DATA =>
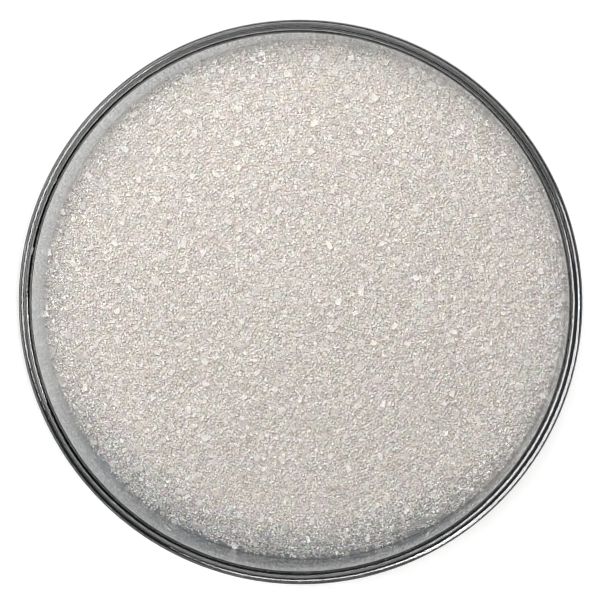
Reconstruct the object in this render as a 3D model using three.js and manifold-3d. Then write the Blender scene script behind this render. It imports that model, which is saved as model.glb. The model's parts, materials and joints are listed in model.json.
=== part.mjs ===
// A round, shallow glass dish with a rounded lip, holding a level bed of granulated sugar.
// Millimetres, +Z up. The origin is the centre of the flat base.
import * as THREE from "three";
import { mergeVertices } from "three/addons/utils/BufferGeometryUtils.js";
import Module from "manifold-3d";

// Glass dish
const dishDiameter = 90;
const dishHeight = 18;
const wallThickness = 2.1;
const floorThickness = 2;
const outerHeelRadius = 3;
const innerHeelRadius = 2;
const dishSegments = 80;
const heelSteps = 5;
const lipSteps = 8;

// Bed of sugar
const glassGap = 0.3; // clear space between the sugar and the glass
const sugarLevel = 7.6; // height of the surface near the wall, above the table
const crownHeight = 1.6; // the middle stands this much higher
const grainRelief = 0.5; // height of the bumps that the grains make
const marginWidth = 7; // width along the wall in which the surface falls away
const leastFall = 0.6;
const lowSides = [
  { direction: 120, fall: 1.4 }, // degrees from +X towards +Y
  { direction: 270, fall: 2.8 },
];
const edgeSetback = { least: 0.4, most: 0.9 }; // the surface's ragged edge stays this far inside
const edgeDrop = 0.5; // from the ragged edge down to the side
const surfaceRings = 28; // ring k holds six times k points, so the points are evenly spaced
const footSteps = 3;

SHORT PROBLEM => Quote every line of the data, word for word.

TASK RESPONSE =>
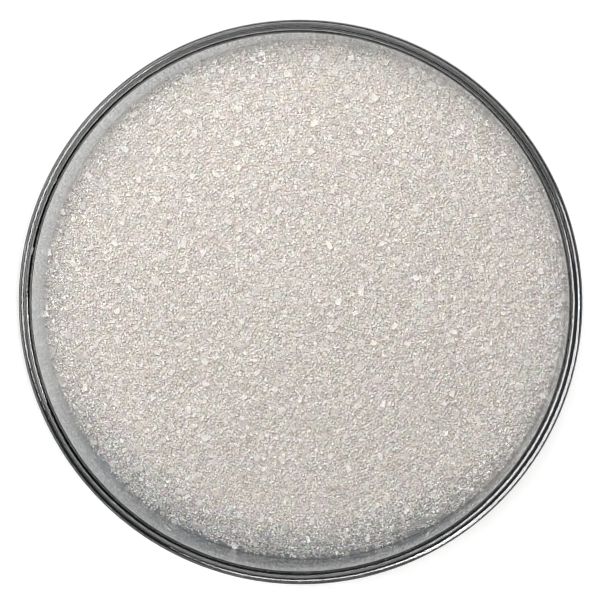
Reconstruct the object in this render as a 3D model using three.js and manifold-3d. Then write the Blender scene script behind this render. It imports that model, which is saved as model.glb. The model's parts, materials and joints are listed in model.json.
=== part.mjs ===
// A round, shallow glass dish with a rounded lip, holding a level bed of granulated sugar.
// Millimetres, +Z up. The origin is the centre of the flat base.
import * as THREE from "three";
import { mergeVertices } from "three/addons/utils/BufferGeometryUtils.js";
import Module from "manifold-3d";

// Glass dish
const dishDiameter = 90;
const dishHeight = 18;
const wallThickness = 2.1;
const floorThickness = 2;
const outerHeelRadius = 3;
const innerHeelRadius = 2;
const dishSegments = 80;
const heelSteps = 5;
const lipSteps = 8;

// Bed of sugar
const glassGap = 0.3; // clear space between the sugar and the glass
const sugarLevel = 7.6; // height of the surface near the wall, above the table
const crownHeight = 1.6; // the middle stands this much higher
const grainRelief = 0.5; // height of the bumps that the grains make
const marginWidth = 7; // width along the wall in which the surface falls away
const leastFall = 0.6;
const lowSides = [
  { direction: 120, fall: 1.4 }, // degrees from +X towards +Y
  { direction: 270, fall: 2.8 },
];
const edgeSetback = { least: 0.4, most: 0.9 }; // the surface's ragged edge stays this far inside
const edgeDrop = 0.5; // from the ragged edge down to the side
const surfaceRings = 28; // ring k holds six times k points, so the points are evenly spaced
const footSteps = 3;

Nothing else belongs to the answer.